Adam Feldman, Time Out New York: As A, B and C confront their various self-images, illusions and memories, the monster of Act One yields to our deeper understanding of who she has been. What makes Albee's play so moving is not that all three are the same woman; it's that all three of them are us. Together, they create a singular experience at the theater.

Robert Hofler, TheWrap: 81-year-old Oscar winner Glenda Jackson dominates this revival, at least for the first half. Having now seen Jackson's absolutely monumental A, it's almost impossible to conceive Albee's first act any other way.

Joe Dziemianowicz, The Daily News: Everyone going to "Three Tall Women" at the Golden Theatre hopes for a great revival. Good news: There are actually two. One is the superb new production of Edward Albee's 1994 Pulitzer Prize-winning drama that's been directed with a sure hand and more than a touch of class by Joe Mantello. The other is the breathtaking Broadway reboot of Glenda Jackson, a two-time Oscar winner and four-time Tony nominee who's been away from the New York stage since starring in "Macbeth" in 1988. Four years later, she traded acting for U.K. politics and just recently returned to performing.

Tim Teeman, The Daily Beast: Three Tall Women, directed with a sublimely paced grace by Joe Mantello, is very funny and very sad. It charts the progress of a life, and a discussion of the self as it ages, from the vantage point of knowing everything, down through the middle age of knowing quite a bit, and then the young person not knowing much at all.

Christopher Bonanos, Vulture: Although they move around while they do it, there's almost no action, barely a plot, and (apart from some unusual dynamics involving Miriam Buether's tricky, clever set design) little that could be called a special effect. They just stand and deliver, or sometimes sit and deliver, and nearly two hours later you realize that you may not have blinked for minutes at a time while they did it.

Mark Shenton, The Stage: Edward Albee won his third Pulitzer prize for this 1991 play. Belatedly it now makes its Broadway debut a year and a half after his death. Following last year's West End revivals of his early 1960s masterpiece Who's Afraid of Virginia Woolf? and his provocative 2000 play The Goat, or Who is Sylvia?, this magisterial revival confirms what a bold and formally inventive playwright he was.

Steven Suskin, NY Stage Review: Mantello once again demonstrates his sensitive touch for high drama, as in The Humans and Other Desert Cities. He and set designer Miriam Buether have some tricks up their joint sleeves, about which the less said the better the surprise. (Mantello was very much on my mind entering the Golden, having spent the prior two evenings at Angels in America-in the original Broadway production of which he vibrantly created the role of Louis Ironson.)

Elysa Gardner, NY Stage Review: The performance [Jackson], in fact, refutes A's theory that life becomes sweetest when we're past mortal cares. Long may Jackson harbor such concerns, and share them with us.

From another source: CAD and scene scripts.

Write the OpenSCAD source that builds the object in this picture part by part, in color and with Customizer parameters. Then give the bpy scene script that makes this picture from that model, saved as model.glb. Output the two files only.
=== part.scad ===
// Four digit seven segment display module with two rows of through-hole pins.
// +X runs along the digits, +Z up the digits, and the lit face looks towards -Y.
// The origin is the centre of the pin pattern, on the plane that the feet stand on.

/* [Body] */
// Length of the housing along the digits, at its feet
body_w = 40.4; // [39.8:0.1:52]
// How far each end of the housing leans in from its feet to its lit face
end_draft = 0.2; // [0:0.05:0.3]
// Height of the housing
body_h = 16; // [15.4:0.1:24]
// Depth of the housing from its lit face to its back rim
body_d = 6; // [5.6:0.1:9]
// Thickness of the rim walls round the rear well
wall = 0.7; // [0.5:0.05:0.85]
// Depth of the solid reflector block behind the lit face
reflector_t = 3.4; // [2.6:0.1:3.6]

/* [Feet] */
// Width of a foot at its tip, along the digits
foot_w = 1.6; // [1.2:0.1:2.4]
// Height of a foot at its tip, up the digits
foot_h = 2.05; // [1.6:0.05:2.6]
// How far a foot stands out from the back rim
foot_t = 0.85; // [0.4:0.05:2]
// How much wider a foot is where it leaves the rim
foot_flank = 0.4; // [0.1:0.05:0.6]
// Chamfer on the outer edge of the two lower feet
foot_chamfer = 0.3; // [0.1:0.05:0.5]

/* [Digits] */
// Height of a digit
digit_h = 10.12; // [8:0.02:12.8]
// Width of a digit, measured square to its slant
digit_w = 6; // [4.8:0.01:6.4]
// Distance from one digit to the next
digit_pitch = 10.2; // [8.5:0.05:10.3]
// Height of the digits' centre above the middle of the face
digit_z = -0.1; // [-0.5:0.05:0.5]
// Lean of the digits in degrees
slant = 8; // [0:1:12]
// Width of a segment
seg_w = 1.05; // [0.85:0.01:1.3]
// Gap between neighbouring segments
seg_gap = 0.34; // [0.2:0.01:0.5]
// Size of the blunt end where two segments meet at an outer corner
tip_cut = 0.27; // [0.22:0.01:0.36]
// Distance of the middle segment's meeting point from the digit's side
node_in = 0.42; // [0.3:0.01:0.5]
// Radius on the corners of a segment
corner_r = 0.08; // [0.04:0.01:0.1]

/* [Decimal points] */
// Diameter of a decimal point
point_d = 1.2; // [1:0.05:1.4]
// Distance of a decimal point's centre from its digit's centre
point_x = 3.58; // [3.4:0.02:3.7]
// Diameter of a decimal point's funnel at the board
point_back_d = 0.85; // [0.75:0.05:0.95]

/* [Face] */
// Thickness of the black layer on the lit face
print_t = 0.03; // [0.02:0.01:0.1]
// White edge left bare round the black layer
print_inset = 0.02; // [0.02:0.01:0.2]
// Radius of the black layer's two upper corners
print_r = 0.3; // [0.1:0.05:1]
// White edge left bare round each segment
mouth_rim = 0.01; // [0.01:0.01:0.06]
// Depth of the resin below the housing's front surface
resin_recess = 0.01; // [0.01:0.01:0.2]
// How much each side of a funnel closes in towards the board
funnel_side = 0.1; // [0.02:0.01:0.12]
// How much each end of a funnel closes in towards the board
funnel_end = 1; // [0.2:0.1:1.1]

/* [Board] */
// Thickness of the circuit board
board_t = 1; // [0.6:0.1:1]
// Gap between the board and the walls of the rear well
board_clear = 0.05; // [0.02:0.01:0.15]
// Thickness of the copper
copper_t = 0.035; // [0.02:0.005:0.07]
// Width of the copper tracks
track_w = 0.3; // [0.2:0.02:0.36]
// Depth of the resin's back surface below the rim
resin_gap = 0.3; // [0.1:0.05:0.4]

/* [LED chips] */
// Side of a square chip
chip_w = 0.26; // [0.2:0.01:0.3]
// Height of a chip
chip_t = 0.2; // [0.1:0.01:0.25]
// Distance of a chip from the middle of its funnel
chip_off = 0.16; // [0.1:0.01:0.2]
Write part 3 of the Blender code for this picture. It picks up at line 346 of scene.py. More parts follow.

Alexis Soloski, The Guardian: Existential dread comes very well-upholstered in the Broadway revival of Edward Albee's dismaying and luxurious Three Tall Women. This is probably Albee's most personal play, a barbed-wire wreath laid at the grave of his adoptive mother, but he has filtered his experience through an absurdist lens. The play's vision of life aligns with Beckett's: darkness on one side, darkness on the other, some pain and disappointment in the middle. "That's it," one character says. "You start and then you stop. Don't be so soft."

Barbara Schuler, Newsday: In "Three Tall Women," the 1991 Edward Albee play finally making its Broadway debut at the Golden Theatre this week, the women are identified very simply: A, B and C. But, oh, such women director Joe Mantello has brought together. Glenda Jackson, making a welcome return to the New York stage after serving in Parliament for 23 years, is A, the 92-year-old (admitting only to 91) grande dame hovering on senility, lashing out at the other two at every opportunity. Laurie Metcalf, hard to miss these days with her recent Oscar nomination for "Lady Bird" and her return to TV in "Roseanne," is B, the put-upon caretaker, and Tony nominee Alison Pill ("The Lieutenant of Inishmore") is C, the lawyer.